The other day I sat down with my kids to enjoy one of their favorite movies, Finding Nemo. In one particularly enjoyable part of the Disney flick, two fish find themselves in a terrifying predicament. As the fish flop around frantically on an oceanside dock, some seagulls see the fish and don’t waste any time attempting to claim their prey. “Mine” says one, “Mine” says another, and more pipe in until it’s a constant chorus of “Mine, mine, mine, mine!” Soon enough, a great number of seagulls are fighting each other for a chance to get at the most desirable thing in the moment. I’ll let you check the film out for yourself to discover what happens next, but that part of the movie got me thinking. Does this scenario sound familiar to you? I don’t know about you, but it reminds me of Black Friday.
On the day after we count our blessings and thank God for his provision, the people of our culture practically run over each other to get to the biggest sale or the newest item. I’m not saying that shopping strategically on the best sale day of the year is a bad thing. In fact, it’s strategic and potentially the most practical choice for acquiring Christmas gifts. I am saying, however, that this trend might suggest that our culture is more likely to want more and less likely to be continually grateful for the things we already have.

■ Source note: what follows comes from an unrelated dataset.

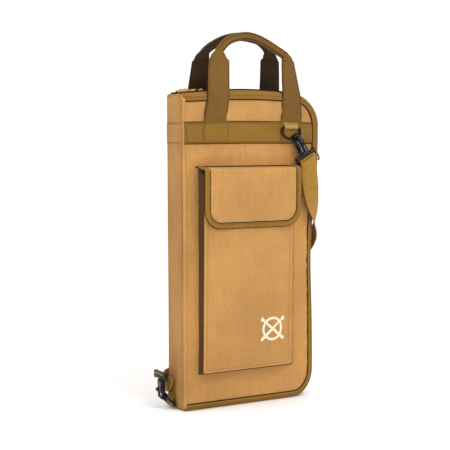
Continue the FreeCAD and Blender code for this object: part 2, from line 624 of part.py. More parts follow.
adjuster_frame = frame_at(Vector(10, 44, 105), Y_AXIS, Vector(0.83, 0, 0.55).normalize())
hole = size("strap_width") / 2 + size("adjuster_clear")
edge = hole + size("adjuster_side")
thick, long = size("adjuster_thick") / 2, size("adjuster_length") / 2
bar, path = size("adjuster_side") / 2, size("strap_path") / 2
adjuster = block((-edge, edge), (-thick, thick), (-long, long))
for low, high in ((-long + size("adjuster_end"), -bar), (bar, long - size("adjuster_end"))):
    adjuster = adjuster.cut(block((-hole, hole), (-thick - 1, thick + 1), (low, high)))
adjuster = adjuster.cut(block((-hole, hole), (-path, path), (-long - 1, long + 1)))
shaped("strap_adjuster", adjuster, adjuster_frame)


# ---- zip sliders ------------------------------------------------------------------------------------------


def slider_shape():
    """A slider on the zip side: a plate over the coils with a crown, and a plate behind the tapes."""
    half, wide, plate = size("slider_length") / 2, size("slider_width") / 2, size("slider_plate")
    outer = size("body_width") / 2 + size("coil_proud") + size("slider_clear")
    inner = size("body_width") / 2 - size("binding_proud") - size("tape") - size("slider_clear")
    over = block((outer, outer + plate), (-wide, wide), (-half, half))
    under = block((inner - plate, inner), (-wide, wide), (-half, half))
    long, across = size("crown_length") / 2, size("crown_width") / 2
    crown_top = outer + plate + size("crown_height")
    crown = block((outer + plate - 0.2, crown_top), (-across, across), (-long, long))
    pivot = Vector(outer + plate + size("pull_stand_off"), 0, 0)
    reach = Y_AXIS * (2 * wide)
    bore = rod(size("pull_wire") / 2 + size("pull_clear"), pivot - reach, pivot + reach)
    return Part.makeCompound([over.fuse(crown).cut(bore).removeSplitter(), under])


def pull_shape():
    """A long wire loop that hangs down from the crown's bore, flat against the side of the bag."""
    radius, drop = size("pull_radius"), size("pull_radius") + size("pull_straight")
    low = drop + radius
    path = Part.Wire([
        Part.Arc(Vector(0, -radius, -radius), Vector(0, 0, 0), Vector(0, radius, -radius)).toShape(),
        Part.LineSegment(Vector(0, radius, -radius), Vector(0, radius, -drop)).toShape(),
        Part.Arc(Vector(0, radius, -drop), Vector(0, 0, -low), Vector(0, -radius, -drop)).toShape(),
        Part.LineSegment(Vector(0, -radius, -drop), Vector(0, -radius, -radius)).toShape(),
    ])
    section = Part.Wire([Part.makeCircle(size("pull_wire") / 2, Vector(0, -radius, -radius), Z_AXIS)])
    return path.makePipeShell([section], True, False)


crown_x = (size("body_width") / 2 + size("coil_proud") + size("slider_clear") + size("slider_plate")
           + size("pull_stand_off"))
for prefix in ("upper", "lower"):
    height, tilt = size(f"{prefix}_slider_height"), size(f"{prefix}_pull_tilt")
    shaped(f"{prefix}_slider", slider_shape(), Placement(Vector(0, 0, height), Rotation()))
    shaped(f"{prefix}_pull", pull_shape(), Placement(Vector(crown_x, 0, height), Rotation(Y_AXIS, -tilt)))


# ---- checks and files -------------------------------------------------------------------------------------


def sub_parts():
    """Every object that is a sub-part: bodies, and solids that no body or boolean takes in."""
    for thing in DOC.Objects:
        if thing.TypeId == "PartDesign::Body" or (thing.TypeId.startswith("Part::") and not thing.InList):
            yield thing


DOC.recompute()
for thing in DOC.Objects:
    failed = [state for state in thing.State if state in ("Invalid", "Error")]
    if failed:
        raise RuntimeError(f"{thing.Label} did not build: {thing.State}")

finished = list(sub_parts())
for part in finished:
    if part.Shape.isNull() or not part.Shape.isValid() or not part.Shape.Solids:
        raise RuntimeError(f"{part.Label} has no valid solid")

os.makedirs("parts", exist_ok=True)
for part in finished:
    part.Shape.exportStep(f"parts/{part.Label}.step")
    print(f"{part.Label}: {len(part.Shape.Solids)} solid(s), {part.Shape.Volume:.0f} mm3")
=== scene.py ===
"""Looks of a drum stick bag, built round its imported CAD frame.

Metres, in the frame's own axes: X from the spine to the zip side, -Y towards the user, Z up.
"""

import bisect
import bmesh
import bpy
import json
from math import copysign, cos, exp, hypot, pi, radians, sin, sqrt, tanh
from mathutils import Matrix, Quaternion, Vector, bvhtree, noise


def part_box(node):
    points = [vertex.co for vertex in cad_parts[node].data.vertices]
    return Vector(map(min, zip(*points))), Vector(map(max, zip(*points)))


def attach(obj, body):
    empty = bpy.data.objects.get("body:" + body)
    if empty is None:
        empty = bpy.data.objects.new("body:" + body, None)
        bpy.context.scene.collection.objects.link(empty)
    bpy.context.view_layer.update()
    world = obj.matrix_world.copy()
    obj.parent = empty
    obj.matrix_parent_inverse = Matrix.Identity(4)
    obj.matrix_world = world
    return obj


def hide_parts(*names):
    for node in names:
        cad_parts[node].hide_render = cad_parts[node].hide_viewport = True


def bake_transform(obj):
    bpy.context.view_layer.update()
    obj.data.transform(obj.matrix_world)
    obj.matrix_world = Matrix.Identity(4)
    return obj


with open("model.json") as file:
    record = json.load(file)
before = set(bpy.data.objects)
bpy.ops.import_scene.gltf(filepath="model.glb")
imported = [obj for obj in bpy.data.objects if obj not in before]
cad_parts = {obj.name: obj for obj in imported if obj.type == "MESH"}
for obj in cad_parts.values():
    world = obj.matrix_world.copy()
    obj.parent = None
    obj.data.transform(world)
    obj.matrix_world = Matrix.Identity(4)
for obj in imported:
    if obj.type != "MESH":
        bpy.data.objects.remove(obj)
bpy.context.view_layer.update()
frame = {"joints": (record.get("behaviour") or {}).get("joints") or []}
JOINTS = {joint["name"]: joint for joint in frame["joints"]}
X_AXIS, Y_AXIS, Z_AXIS = Vector((1, 0, 0)), Vector((0, 1, 0)), Vector((0, 0, 1))
FRONT, BACK = -1, 1
HALVES = (("front", FRONT), ("back", BACK))
HANDS = (-1, 1)      # left and right

# ---- sizes, from the frame ---------------------------------------------------------------------------

canvas_high, spine_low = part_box("back_canvas")[1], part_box("spine_canvas")[0]
strip_low, strip_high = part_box("front_strip")
LEFT, RIGHT, TOP, HALF = spine_low.x, canvas_high.x, canvas_high.z, canvas_high.y
MIDDLE = TOP / 2
CORNER = 0.045       # radius of the zip side's corners
EDGE = 0.007         # how softly the padded face rolls over to the rim
FOLD = 0.003         # the tighter roll at the spine
CROWN = 0.0035       # how far the padding swells a face
TOP_RISE = 0.0065    # how far the filled bag lifts its top edge between the corners
DRAW_IN = 0.0085     # how far the zip side pulls in below the webbing
WAIST = 0.0045       # and how much more at mid height
ROOF_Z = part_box("flap_roof")[1].z + 0.0006
RIM_END = 0.005      # where the binding stops, either side of the plane that the halves meet on


# ---- materials ---------------------------------------------------------------------------------------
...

Why should we be thankful?
In a world that is wrecked with disaster, where broken people do horrible things to each other, and darkness seems to be looming constantly, it is tempting to throw in the towel and forget any blessings that we do have. But when your focus is entirely on what you do not have, you’ll miss the joy of what you do have. If I focus only on the fact that my children’s dad is not present in their lives, I’ll miss the blessing that I have in my children who are present in my life. David Steindl-Rast said, “It is not joy that makes us grateful; it is gratitude that makes us joyful.” When we thank God for the blessings we see, we will experience the beauty of having them. In his many letters to the churches, Paul instructs believers to thank God without ceasing for the hope they have in him and for the many blessings he has given them, even in the midst of terrible pain and hardship. Paul says that Christ will give us the strength to be thankful in any circumstance (Philippians 4:4-13).
Gratitude is a an attitude that is made up of a thousand daily choices to thank God and others. Here are some ways I have been learning to develop and maintain gratitude in my own life:
5 Ways to Maintain Gratitude
- Make a list of things you’re thankful for, and add to it every day. I try to add five new things to my list every night. There are some nights–usually during especially difficult times or when I am very exhausted–that I’ve listed things like “the pen I’m writing with” as my object of gratitude. Other times I have enough energy to elaborate on my day, and occasionally I add more than five things into my list.
- Ask others “What are you thankful for today?” When I ask this question, I’m often surprised by the things my friends and family appreciate. These times act as reminders to me to be thankful for things I might not have considered before that conversation.
- Say “Thank you, Jesus” out loud every single morning. When I begin my day with a statement of thankfulness, I find that I’m much more likely to continue in that line of thinking throughout the day.
- Consider the plight of people who are less fortunate. Sometimes, in order to realize your blessings, it’s helpful to look actively around you for people who have less financially, physically, or relationally than you do. * This one is tricky, because it can be easy to fall into negative comparison and false humility. (Luke 18:9-14)
- Help others. Whether or not they choose to thank you, giving to someone else can be a good way to practice gratitude whether you feel like it or not.
What ways have you found to develop and maintain gratitude in your own life?